Новому правительству не удалось добиться мира в стране, и в Испании начался хаос. Король, по сути, стал пленником, хотя формально оставался государем. Французские войска вторглись в страну под предлогом реставрации там монархии. Они добились военных успехов, и власть короля Фердинанда была восстановлена. Он первым делом восстановил строй, существовавший до 1820 г., в том числе инквизицию. Правда, французы были против этого, да и сам Фердинанд опасался, что усиление инквизиции могло бы подорвать его абсолютную власть.

Епископы, по сути, выполняли работу инквизиции внутри так называемых «советов веры», которые пользовались теми же методами.

26 июля 1826 г. был казнен школьный учитель Кайэтано Риполль из Рисаффы. Во время войны он стал военнопленным и был вывезен во Францию, где познакомился с новыми идеями и от христианства перешел к деизму. В инквизицию поступил донос, что учитель не заставляет учеников посещать церковь и пренебрежительно относится к церковным обрядам, а также отрицает большую часть Священного Писания.

В 1824 г. учителя арестовали, и около двух лет он провел в заключении. Покаяться он отказался. Трибунал «совета веры» признал Риполля еретиком и приговорил к повешению с последующим сожжением.
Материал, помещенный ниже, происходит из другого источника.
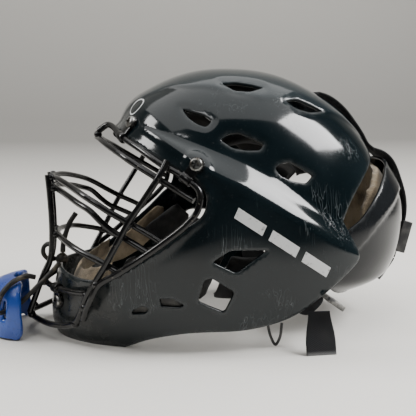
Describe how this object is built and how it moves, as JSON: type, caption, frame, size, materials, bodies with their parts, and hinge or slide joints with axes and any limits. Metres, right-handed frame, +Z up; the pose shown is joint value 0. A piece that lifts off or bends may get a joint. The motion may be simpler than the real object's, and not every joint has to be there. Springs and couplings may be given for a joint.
{
  "type": "catchers mask",
  "caption": "Hockey style catcher's mask: glossy black shell with a welded wire cage, strapped back plate, pads and a blue throat guard hung on a leather lace.",
  "frame": {"origin": "on the floor, under the middle of the bounding box", "axes": "-X is where the face looks, -Y is the wearer's left side, +Z is up"},
  "size_m": [0.394, 0.232, 0.231],
  "materials": {
    "shell": "glossy, fine scratches and dust",
    "plate": "glossy, light scuffs",
    "wire": "semi gloss powder coat, worn at the welds",
    "steel": "satin, slightly tarnished",
    "foam": "matte black lining over foam",
    "lining": "tan lining, soiled and worn",
    "webbing": "woven black elastic and webbing",
    "buckle": "satin moulded plastic",
    "worn_buckle": "grey, rubbed",
    "guard": "royal blue, satin gloss, scuffed edges",
    "leather": "black lace leather, tan worn edges"
  },
  "bodies": {
    "helmet": {"cage_brow_bar": "wire", "cage_eye_bar": "wire", "cage_middle_bar": "wire", "cage_mouth_bar": "wire", "cage_chin_top_bar": "wire", "cage_chin_bottom_bar": "wire", "cage_side_bar_left": "wire", "cage_side_bar_right": "wire", "cage_frame_left": "wire", "cage_frame_right": "wire", "cage_nose_bar_left": "wire", "cage_nose_bar_right": "wire", "forehead_clip_left": "wire", "forehead_clip_right": "wire", "temple_clip_left": "wire", "temple_clip_right": "wire", "chin_clip_left": "wire", "chin_clip_right": "wire", "forehead_screw_left": "steel", "forehead_screw_right": "steel", "forehead_nut_left": "steel", "forehead_nut_right": "steel", "temple_screw_left": "steel", "temple_screw_right": "steel", "temple_nut_left": "steel", "temple_nut_right": "steel", "chin_screw_left": "steel", "chin_screw_right": "steel", "chin_nut_left": "steel", "chin_nut_right": "steel", "main_shell": "shell", "brow_pad": "foam", "crown_pad": "foam", "side_pad_left": "foam", "side_pad_right": "foam", "cheek_pad_left": "foam", "cheek_pad_right": "foam", "jaw_pad_left": "foam", "jaw_pad_right": "foam", "chin_pad": "lining", "rear_strap_loop": "webbing", "lower_strap_left": "webbing", "lower_strap_right": "webbing", "strap_hook_left": "buckle", "strap_hook_right": "buckle", "triglide_left": "worn_buckle", "triglide_right": "worn_buckle", "lace_hanger": "leather", "lace_loop": "leather", "lace_tail": "leather", "lace_knot": "leather"},
    "back_plate": {"back_plate": "plate", "back_plate_pad": "lining", "rear_strap": "webbing", "rear_strap_end": "webbing"},
    "rear_slider": {"rear_slider": "buckle"},
    "throat_guard": {"throat_guard": "guard", "lace_run": "leather"},
    "strap_tail_left": {"strap_tail_left": "webbing"},
    "strap_tail_right": {"strap_tail_right": "webbing"}
  },
  "joints": [
    {"name": "back_plate_swing", "type": "hinge", "parent": "helmet", "child": "back_plate", "pos_m": [0.14974, 0, 0.16], "axis": [0, -1, 0], "range_deg": [0, 18], "stiffness_Nm_per_rad": 0.6},
    {"name": "rear_slider_slide", "type": "slide", "parent": "back_plate", "child": "rear_slider", "axis": [0.2425, 0, 0.9701], "range_m": [-0.004, 0.004]},
    {"name": "throat_guard_swing", "type": "hinge", "parent": "helmet", "child": "throat_guard", "pos_m": [-0.14526, 0, 0.045], "axis": [0, 1, 0], "range_deg": [0, 40]},
    {"name": "strap_tail_left_swing", "type": "hinge", "parent": "helmet", "child": "strap_tail_left", "pos_m": [0.07724, -0.103, 0.0335], "axis": [-1, 0, 0], "range_deg": [0, 60]},
    {"name": "strap_tail_right_swing", "type": "hinge", "parent": "helmet", "child": "strap_tail_right", "pos_m": [0.07724, 0.103, 0.0335], "axis": [1, 0, 0], "range_deg": [0, 60]}
  ]
}
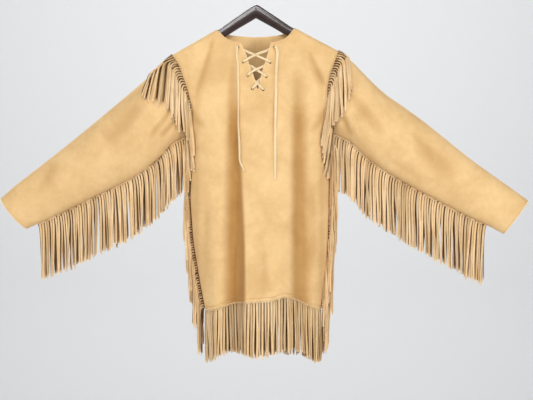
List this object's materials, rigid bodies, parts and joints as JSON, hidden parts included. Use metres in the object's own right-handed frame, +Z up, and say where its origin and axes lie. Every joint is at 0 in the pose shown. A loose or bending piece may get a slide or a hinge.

Однако в новое время сожжение рассматривали как символический акт, и поэтому, после того как учитель был повешен, тело его положили в бочку с нарисованными на ней языками пламени, после чего он был погребен в неосвященной земле. Этот школьный учитель получил известность как последняя жертва, казненная по обвинению в ереси.

В 1833 г. скончался Фердинанд VII, а в следующем году инквизиция была упразднена окончательно.

«Советы веры» еще продолжали существовать, но традициям инквизиции уже не было места в новом мире, и в 1835 г. регентша королева Кристина издала указ о их ликвидации. Вместе с ними практически перестало существовать и то учреждение, которое принесло много бед тысячам людей и сыграло основную роль в ослаблении некогда могущественной Испанской империи. Душевный жар Торквемады, благочестие Изабеллы, властолюбие ее супруга Фердинанда, рвение Ксимены, фанатизм Филиппа II придали этому учреждению непомерную мощь, но теперь ему пришел конец, и наступил новый век — век Просвещения.